[RECORD EXTRACTS]

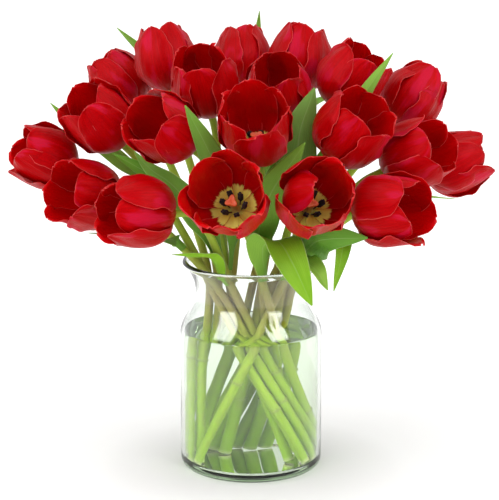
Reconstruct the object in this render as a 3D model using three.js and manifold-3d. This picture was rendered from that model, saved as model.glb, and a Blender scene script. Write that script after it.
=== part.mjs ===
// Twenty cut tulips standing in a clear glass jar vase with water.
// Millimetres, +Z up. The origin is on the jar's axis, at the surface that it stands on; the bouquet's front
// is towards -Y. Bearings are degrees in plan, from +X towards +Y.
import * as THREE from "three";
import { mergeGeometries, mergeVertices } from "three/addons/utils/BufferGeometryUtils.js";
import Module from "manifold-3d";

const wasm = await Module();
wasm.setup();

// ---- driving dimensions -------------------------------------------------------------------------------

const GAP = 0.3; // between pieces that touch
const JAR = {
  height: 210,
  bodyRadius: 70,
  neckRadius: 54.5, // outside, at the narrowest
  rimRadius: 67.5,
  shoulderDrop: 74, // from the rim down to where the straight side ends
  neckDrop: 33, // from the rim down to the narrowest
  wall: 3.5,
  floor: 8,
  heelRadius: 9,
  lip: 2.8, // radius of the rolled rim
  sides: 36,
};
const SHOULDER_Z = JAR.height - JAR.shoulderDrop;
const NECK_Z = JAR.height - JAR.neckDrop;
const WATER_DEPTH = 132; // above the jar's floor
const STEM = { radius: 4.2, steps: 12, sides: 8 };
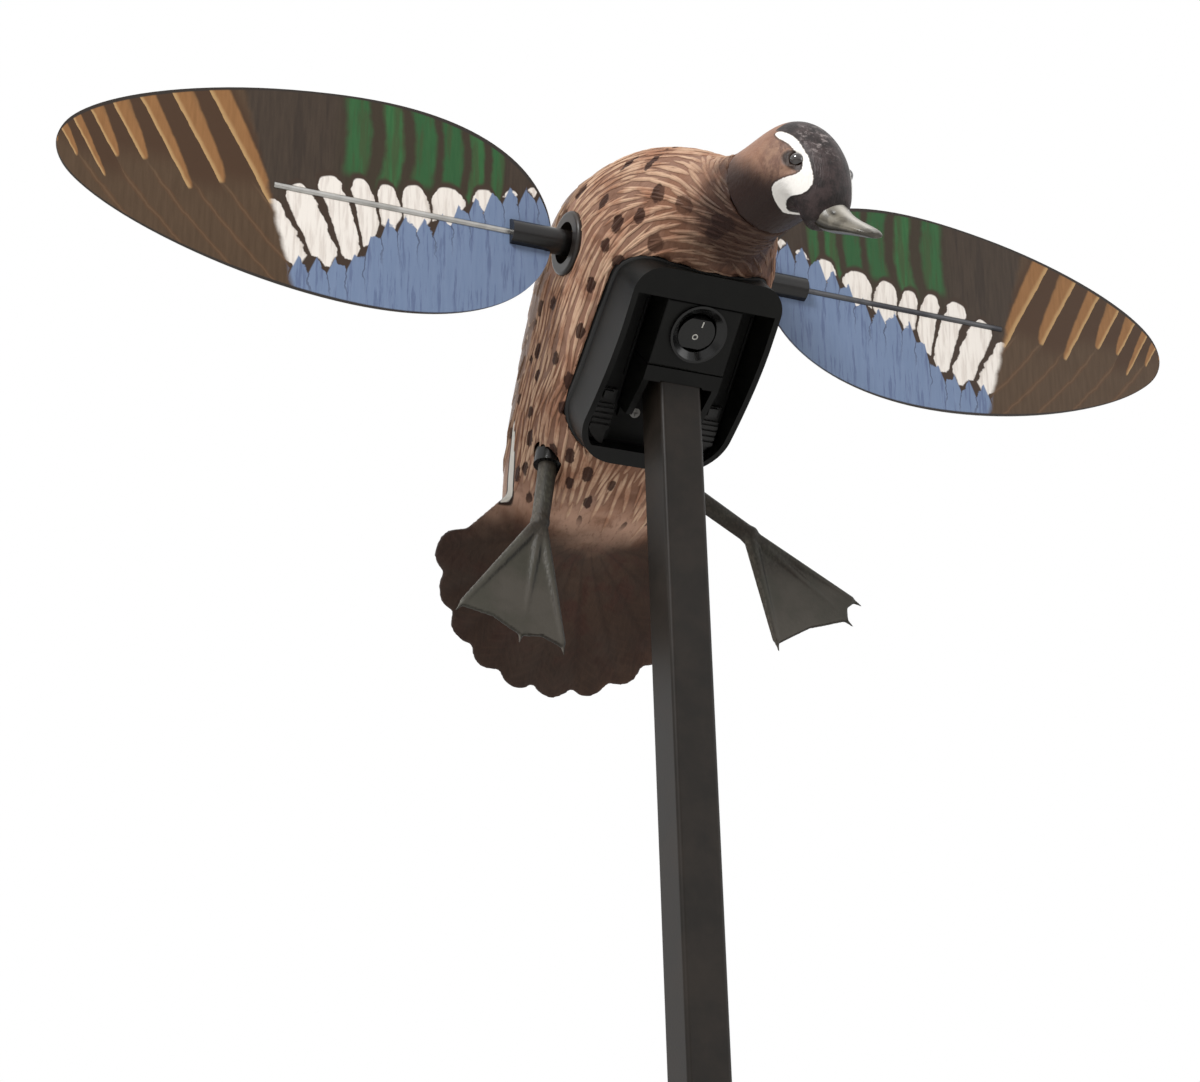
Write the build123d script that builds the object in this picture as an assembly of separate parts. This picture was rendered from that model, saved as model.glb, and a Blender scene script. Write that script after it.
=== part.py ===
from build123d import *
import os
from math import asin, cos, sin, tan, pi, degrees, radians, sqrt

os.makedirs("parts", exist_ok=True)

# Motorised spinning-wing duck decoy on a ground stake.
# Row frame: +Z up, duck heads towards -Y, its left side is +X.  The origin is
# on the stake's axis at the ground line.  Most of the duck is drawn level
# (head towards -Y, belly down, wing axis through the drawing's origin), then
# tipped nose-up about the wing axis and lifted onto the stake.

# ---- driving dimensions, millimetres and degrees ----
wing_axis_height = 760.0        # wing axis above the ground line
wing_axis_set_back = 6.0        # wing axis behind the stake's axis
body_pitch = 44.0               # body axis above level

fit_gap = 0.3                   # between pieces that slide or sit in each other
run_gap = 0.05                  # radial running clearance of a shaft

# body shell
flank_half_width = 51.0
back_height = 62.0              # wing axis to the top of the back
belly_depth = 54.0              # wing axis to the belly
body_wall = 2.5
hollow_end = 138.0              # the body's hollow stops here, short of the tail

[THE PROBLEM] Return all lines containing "object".

[RESULT OF THIS EXERCISE]
Reconstruct the object in this render as a 3D model using three.js and manifold-3d. This picture was rendered from that model, saved as model.glb, and a Blender scene script. Write that script after it.
Write the build123d script that builds the object in this picture as an assembly of separate parts. This picture was rendered from that model, saved as model.glb, and a Blender scene script. Write that script after it.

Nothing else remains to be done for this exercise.